RAW DATA
┄┄┄┄┄┄

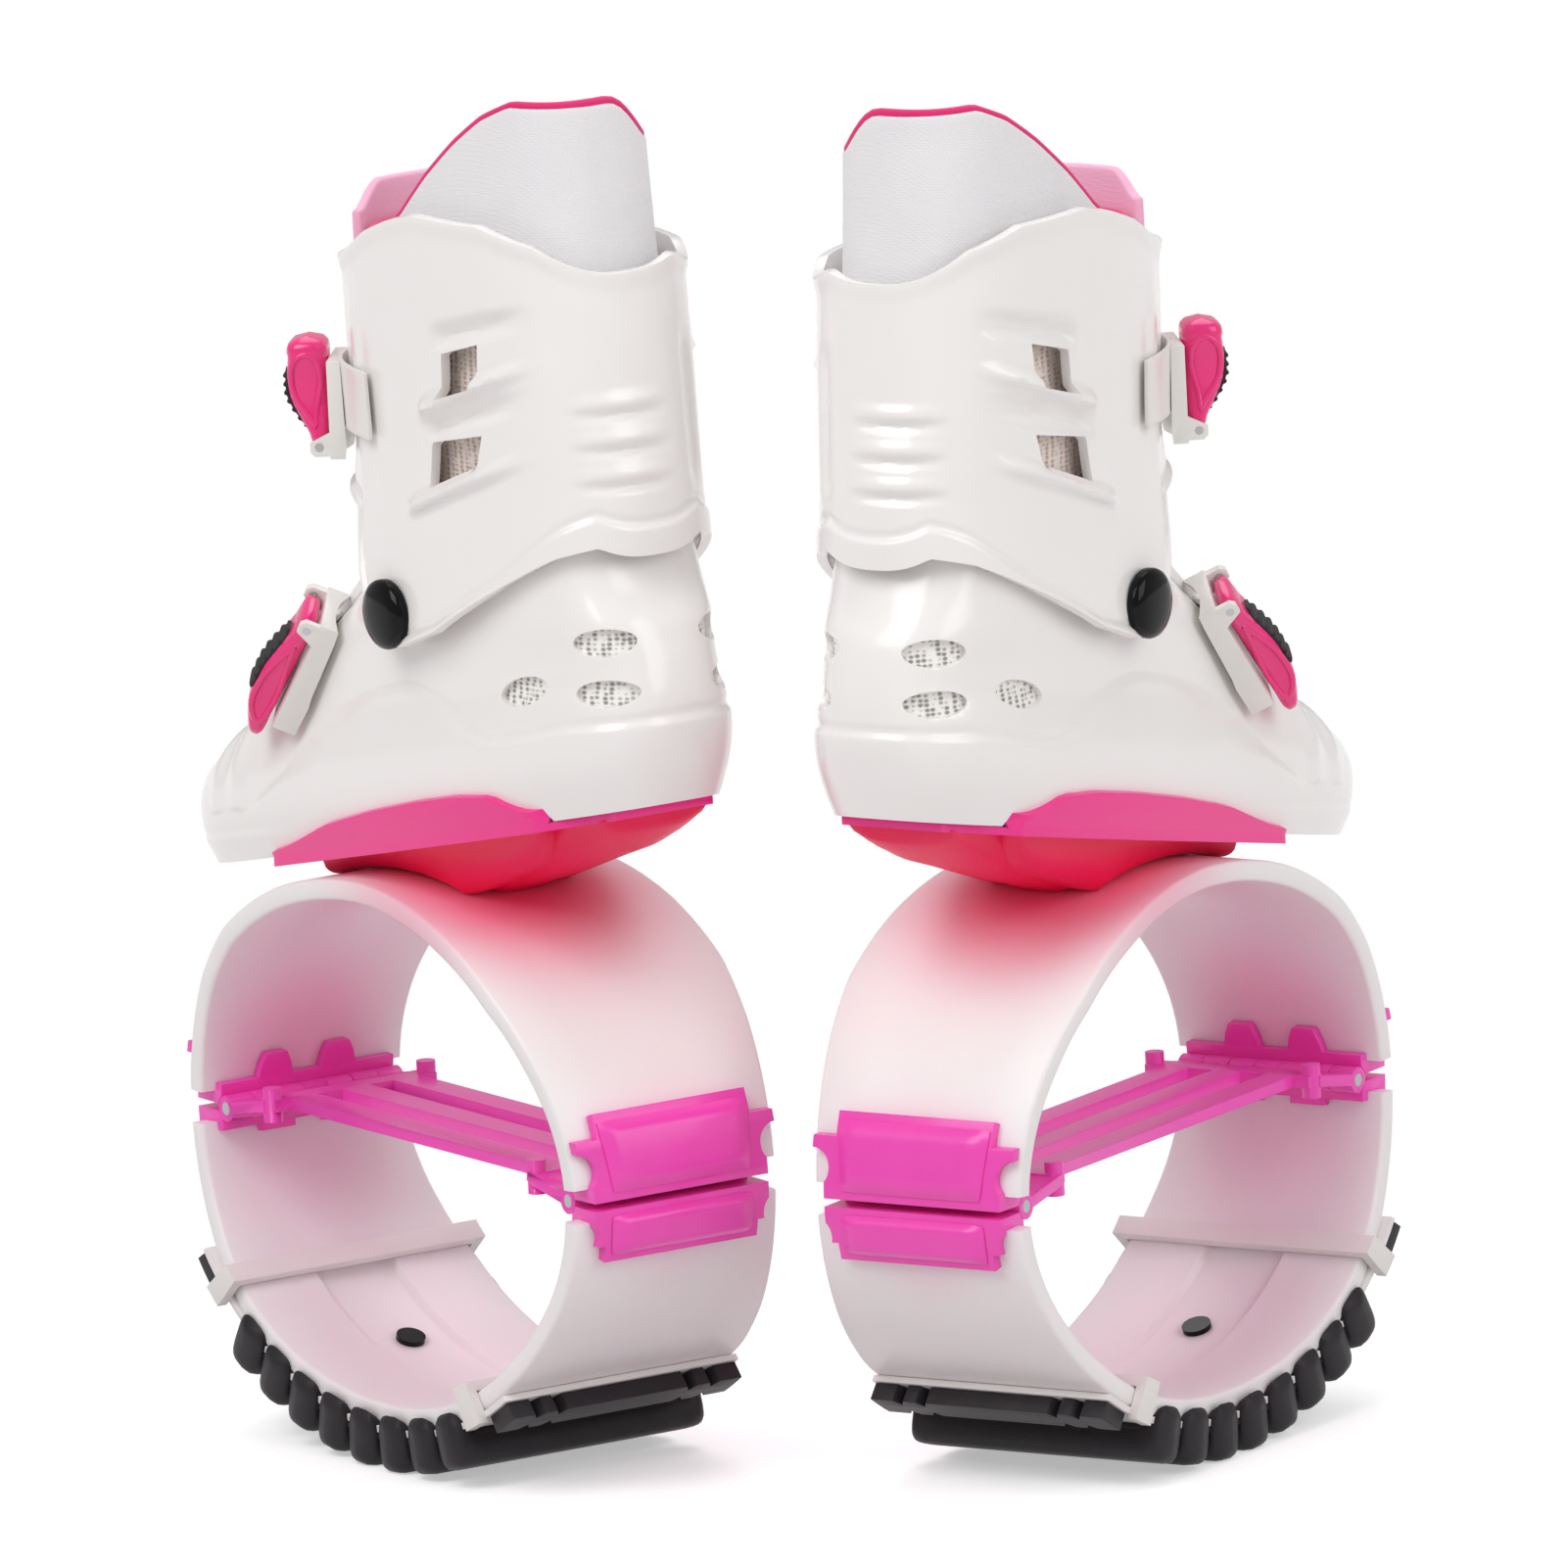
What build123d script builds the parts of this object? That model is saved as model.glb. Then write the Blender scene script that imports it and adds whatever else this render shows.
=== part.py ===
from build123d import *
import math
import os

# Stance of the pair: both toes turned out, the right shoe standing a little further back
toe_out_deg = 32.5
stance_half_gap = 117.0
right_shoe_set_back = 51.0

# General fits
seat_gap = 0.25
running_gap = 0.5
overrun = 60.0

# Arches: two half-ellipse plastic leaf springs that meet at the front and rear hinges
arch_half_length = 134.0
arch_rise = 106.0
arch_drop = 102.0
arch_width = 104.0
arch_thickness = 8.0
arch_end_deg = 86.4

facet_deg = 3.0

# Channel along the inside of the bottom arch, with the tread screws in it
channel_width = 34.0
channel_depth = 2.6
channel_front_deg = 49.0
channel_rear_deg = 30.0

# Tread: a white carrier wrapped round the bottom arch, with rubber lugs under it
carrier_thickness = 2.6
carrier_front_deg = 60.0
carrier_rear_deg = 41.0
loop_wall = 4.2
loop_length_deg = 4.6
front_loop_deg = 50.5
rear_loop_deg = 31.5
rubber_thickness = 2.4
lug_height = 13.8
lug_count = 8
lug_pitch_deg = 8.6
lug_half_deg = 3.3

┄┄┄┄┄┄

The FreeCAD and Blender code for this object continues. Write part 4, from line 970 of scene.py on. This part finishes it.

┄┄┄┄┄┄

TASK TO COMPLETE
Look back at the data above. Transcribe exactly the lines starting at the line that contains "What build123d script" and ending at the line that contains "overrun = 60.0".

PROBLEM SOLUTION
What build123d script builds the parts of this object? That model is saved as model.glb. Then write the Blender scene script that imports it and adds whatever else this render shows.
=== part.py ===
from build123d import *
import math
import os

# Stance of the pair: both toes turned out, the right shoe standing a little further back
toe_out_deg = 32.5
stance_half_gap = 117.0
right_shoe_set_back = 51.0

# General fits
seat_gap = 0.25
running_gap = 0.5
overrun = 60.0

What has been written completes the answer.